By the time we were done and played it to the press, the whole place was astounded but I was hiding so they wouldn’t publish me because I was the Controller of programmes at OGTV and so, I didn’t get the traction I was supposed to get. Later, Dean Disi called me and said ‘listen to this’ . I listened and it was Shina Peters new album Ace. I decided I was going to shoot the video. Ace changed my career. It was the first commercial musical video in Nigeria.

After that, I was touching all the artistes in Nigeria – Ras Kimono, Onyeka Onwenu, Sonny Okosun, Kwam 1, Majek Fashek and so on. In the end, many videos that we did, became a turning point. After that, I got the brief to shoot Laureen Okotie’s music video for her 8 track album. At that time, I was still charging 1000 naira per track and I just decided to change it to 5000 naira per track and they agreed. With that 40,000, I rented a 5-bedroom flat in Ogba—-51 Ijaiye Road for 12,000 naira per year, and that’s where Dudu started.

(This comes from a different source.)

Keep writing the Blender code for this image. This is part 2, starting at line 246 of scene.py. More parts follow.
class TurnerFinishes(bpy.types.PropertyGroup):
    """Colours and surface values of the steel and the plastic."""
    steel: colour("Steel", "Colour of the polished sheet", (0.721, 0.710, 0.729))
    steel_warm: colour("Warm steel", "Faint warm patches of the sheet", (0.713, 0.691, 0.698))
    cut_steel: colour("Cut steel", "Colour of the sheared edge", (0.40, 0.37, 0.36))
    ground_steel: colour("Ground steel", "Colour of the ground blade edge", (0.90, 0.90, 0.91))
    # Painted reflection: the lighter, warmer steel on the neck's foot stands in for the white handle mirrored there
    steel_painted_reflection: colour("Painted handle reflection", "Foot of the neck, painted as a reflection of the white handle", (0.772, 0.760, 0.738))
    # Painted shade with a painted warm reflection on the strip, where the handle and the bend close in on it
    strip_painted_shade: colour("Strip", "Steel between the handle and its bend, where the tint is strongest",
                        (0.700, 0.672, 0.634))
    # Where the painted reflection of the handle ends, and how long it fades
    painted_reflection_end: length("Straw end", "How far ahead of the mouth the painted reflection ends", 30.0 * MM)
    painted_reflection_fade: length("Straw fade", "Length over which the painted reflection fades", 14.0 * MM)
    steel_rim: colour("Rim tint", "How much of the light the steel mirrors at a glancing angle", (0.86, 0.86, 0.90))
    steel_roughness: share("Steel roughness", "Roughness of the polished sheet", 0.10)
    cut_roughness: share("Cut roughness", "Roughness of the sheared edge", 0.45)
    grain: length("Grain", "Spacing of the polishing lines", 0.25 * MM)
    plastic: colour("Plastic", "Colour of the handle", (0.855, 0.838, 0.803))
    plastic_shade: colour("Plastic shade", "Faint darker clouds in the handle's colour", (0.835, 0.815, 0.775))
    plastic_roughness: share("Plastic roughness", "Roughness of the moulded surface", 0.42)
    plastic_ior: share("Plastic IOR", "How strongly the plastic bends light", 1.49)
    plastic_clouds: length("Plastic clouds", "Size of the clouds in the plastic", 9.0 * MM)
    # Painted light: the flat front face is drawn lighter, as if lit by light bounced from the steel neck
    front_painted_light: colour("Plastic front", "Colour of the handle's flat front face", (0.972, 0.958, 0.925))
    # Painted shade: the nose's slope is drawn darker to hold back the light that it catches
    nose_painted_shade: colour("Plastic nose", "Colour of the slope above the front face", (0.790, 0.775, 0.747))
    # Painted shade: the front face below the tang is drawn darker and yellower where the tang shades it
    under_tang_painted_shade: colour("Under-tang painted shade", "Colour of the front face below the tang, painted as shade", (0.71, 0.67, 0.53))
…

Are there any of your children in the film making field?
All of them are in Communication. Tunde Junior is about to get his PhD and he is in communication. He does documentaries, adverts, and he is a photojournalist. His immediate younger brother is in Cape Town. He is a film animator. The third person has a digital press in Abuja. The fifth is a football blogger. Only the fourth is a Pastor. I am very confident that when I go to sleep, my children will still carry on and I am also beginning to see it in my grandchildren. Maybe sometimes, your life reflects on your generations.